Allen always tells his actors to paraphrase him. David, an excellent improviser by nature, wound up wanting to stick to the script, though he had the urge in the beginning of shooting to try to change things around. "I've been speaking my own words my entire life," David says. "It started to get a bit refreshing to get someone else's words in my mouth." Did he ever start to feel comfortable in his leading role? "Maybe the next-to-last day," he laughs. "Yeah, on the last day I was like: 'You know what? I thought this is pretty easy!"

Now that he has finished his film, Allen claims that he'll never see it again. "I made Take the Money and Run in 1968 and I've never seen it since, or any of the others." But surely he'll attend the glitzy premiere? No, he never actually sits through the films. "I go in and walk on the red carpet... smile... answer the questions, and then I sit down and the second the lights dim, I'm out. I'm at a restaurant with my wife and we have dinner. And then I go to the party afterwards and go back into phony social mode where people are exchanging enormous insincerities. They've hated the film but they're saying, 'gee, great film'."

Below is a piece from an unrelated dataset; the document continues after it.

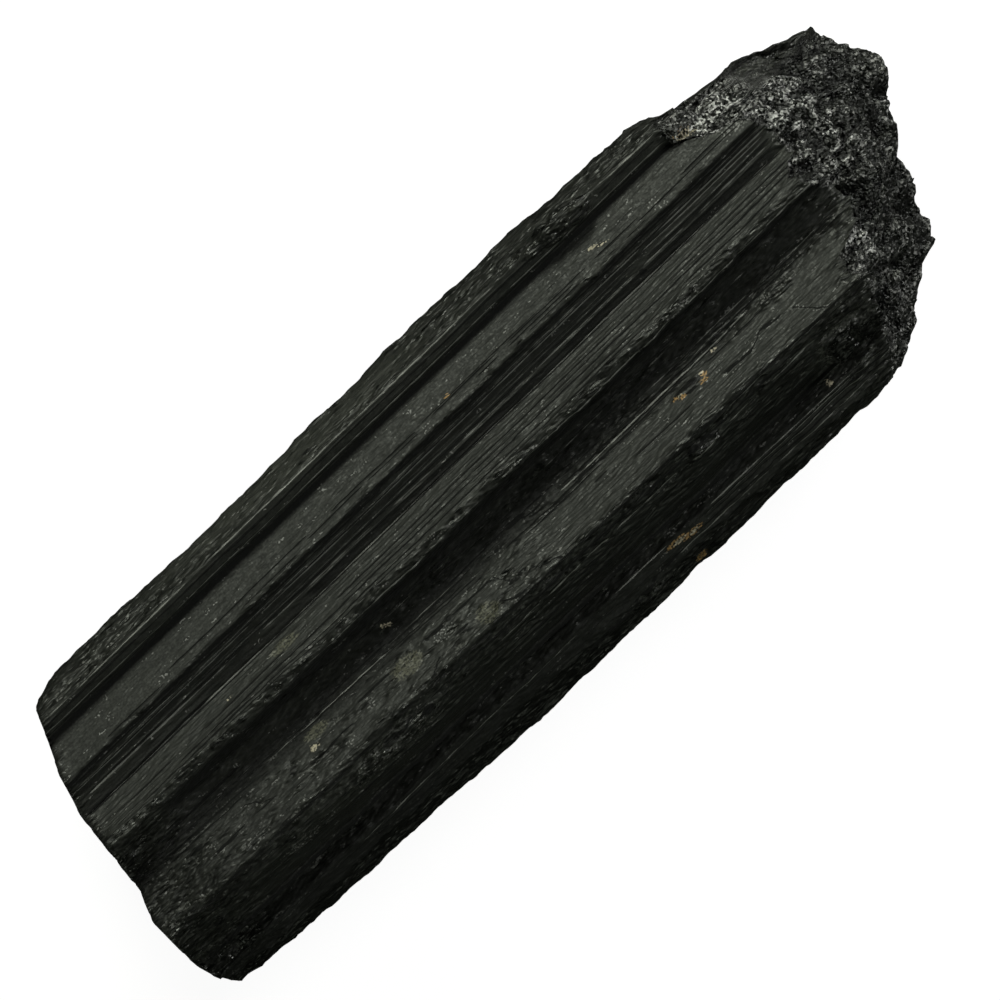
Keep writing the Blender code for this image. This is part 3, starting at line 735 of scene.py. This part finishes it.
def cap_rings(rim, end):
    """Rings of points from just inside a rim to the pole; every so often their number halves."""
    rings = []
    y0, z0 = CAP_POLE
    shares, length = spoke(rim, end.face)
    wander = rim[:, 0] - end.face(rim[:, 1], rim[:, 2])
    step = 1
    for k in range(1, end.rings):
        if k % end.halve_every == 0 and len(rim) % (step * 2) == 0:
            step *= 2
        share = np.array([np.interp(k / end.rings, length[:, c], shares) for c in range(0, len(rim), step)])
        y = rim[::step, 1] + (y0 - rim[::step, 1]) * share
        z = rim[::step, 2] + (z0 - rim[::step, 2]) * share
        settle = smooth_step(0.0, 0.15, k / end.rings)
        rings.append(np.column_stack((end.face(y, z) + wander[::step] * (1.0 - settle), y, z)))
    return rings + [np.array([[end.face(y0, z0), y0, z0]])]


def lumpy(points, end, strength):
    """The broken stone of an end: lumps, tilted grains and pits, moved along x and outward."""
    is_head = end.along_x > 0
    coarse = 1.0 if is_head else FOOT_COARSE
    big, big_edge = grains(points, 3.2 * coarse, 21)
    lump, edge = grains(points, 1.6 * coarse, 22)
    speck, speck_edge = grains(points, 0.8, 23)
    fine = 0.85 * coarse * big - 0.35 * big_edge + 0.6 * lump - 0.25 * edge
    fine = fine + (0.3 * speck - 0.1 * speck_edge) / coarse
    for x, y, radius, depth in HOLLOWS if is_head else ():
        away = np.hypot(points[:, 0] - x, points[:, 1] - y) / radius + 0.25 * noise(points, 0.9, 24)
        fine = fine - depth * smooth_step(1.25, 0.5, away)
    fine = fine * (1.0 - 0.75 * smooth_step(13.0, 14.5, points[:, 1]) * smooth_step(8.0, 11.0, points[:, 2]))
    move = fine + sum(height * noise(points, size, k + 3) for k, (size, height) in enumerate(LUMP_SIZES))
    push = np.array([0.75 * end.along_x, 0.0, 0.66 if is_head else 0.0])
    return points + push * (move * strength)[:, None], np.clip(fine * strength / 1.1, -1.0, 1.0)


def cap_finish(points, rise):
    """Finish of an end: all grain, and broken fresh but for the head's +Y side and patches of the foot."""
    older = points[:, 1] + 0.8 * noise(points, 1.8, 25)
    calm = smooth_step(13.0, 14.2, older) * smooth_step(46.0, 48.5, points[:, 0] + older - points[:, 1])
    patches = 0.5 + 0.4 * smooth_step(-0.1, 0.35, noise(points, 5.0, 26))
    calm = np.where(points[:, 0] > 0.0, 0.62 * calm, patches)
    even = {"grain": 1.0, "around": -50.0, "dull": 0.0, "stria": 0.0, "crack": NO_CRACK}
    even = {name: np.full(len(rise), value) for name, value in even.items()}
    return {"deep": calm - 1.0, "relief": rise, **even}


def ring_faces(outer, inner):
    """Faces from a ring's points to those of the next one in: as many, half of them, or the pole."""
    if len(inner) == 1:
        return [(outer[k], outer[(k + 1) % len(outer)], inner[0]) for k in range(len(outer))]
    faces = []
    for k in range(len(inner)):
        n = (k + 1) % len(inner)
        if len(outer) == len(inner):
            faces.append((outer[k], outer[n], inner[n], inner[k]))
        else:
            a, b, c = outer[2 * k], outer[2 * k + 1], outer[(2 * k + 2) % len(outer)]
            faces += [(a, b, inner[k]), (b, c, inner[n]), (b, inner[n], inner[k])]
    return faces


def cap(end, rim, rim_ids, first_id):
    """An end of the stone: its points, how much each rises, and the faces from the rim inwards."""
    points, rises, ids = [], [], [rim_ids]
    *rings, pole = cap_rings(rim, end)
    for index, ring in enumerate(rings):
        moved, rise = lumpy(ring, end, end.lumpiness * smooth_step(0.0, 4.0, float(index)))
        points.append(moved)
        rises.append(rise)
        ids.append(range(first_id, first_id + len(moved)))
        first_id += len(moved)
    faces = [face for outer, inner in zip(ids, ids[1:] + [[first_id]]) for face in ring_faces(outer, inner)]
    if end.along_x < 0:
        faces = [face[::-1] for face in faces]
    return np.concatenate(points + [pole]), np.concatenate(rises + [np.zeros(1)]), faces


# ---------------------------------------------------------------- the mesh
SIDE_V = 0.74              # the sides' share of the UV square's height
CAP_WIDTH = 44.0           # a box that holds either end: y and z of it fill an island
CAP_HEIGHT = 27.0


def side_faces(count):
    """Faces and UVs of the sides, row after row."""
    def side_uv(row, column):
        return (column / count * 0.98 + 0.01, 0.01 + row / (ROWS - 1) * SIDE_V)

    faces = []
    uvs = []
    for r in range(ROWS - 1):
        for k in range(count):
            n = (k + 1) % count
            faces.append((r * count + k, r * count + n, (r + 1) * count + n, (r + 1) * count + k))
            uvs.append((side_uv(r, k), side_uv(r, k + 1), side_uv(r + 1, k + 1), side_uv(r + 1, k)))
    return faces, uvs


def cap_uv(end, point):
    across = (point[1] + CAP_WIDTH / 2.0) / CAP_WIDTH
    up = min(max((point[2] + 1.0) / CAP_HEIGHT, 0.0), 1.0)
    return (end.uv_left + 0.46 * across, SIDE_V + 0.03 + 0.21 * up)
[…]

You might expect this kind of gloom from Boris, but not Allen. "I can't ever say I've been happy with my films," he says quietly. "It's always the same story: I set out to make them and I'm setting out to make, you know, the greatest thing ever made. Citizen Kane or Othello. But by the time I've finished, when the compromises set in, and I've screwed this up artistically and I couldn't get that actor and I didn't have enough money for this, and I guessed wrong on this joke... by the time I put the picture together, I've gone from being sure that I was going to make the next great American masterpiece to just praying that it won't be an embarrassment." Allen sighs. "So I find myself in the cutting room, scrambling, taking a moment out of here and sticking it there. Putting a piece of music in here, and patching up something there, hoping that I'll just breathe and survive. I've abandoned all integrity and all hope of an uncompromising masterpiece."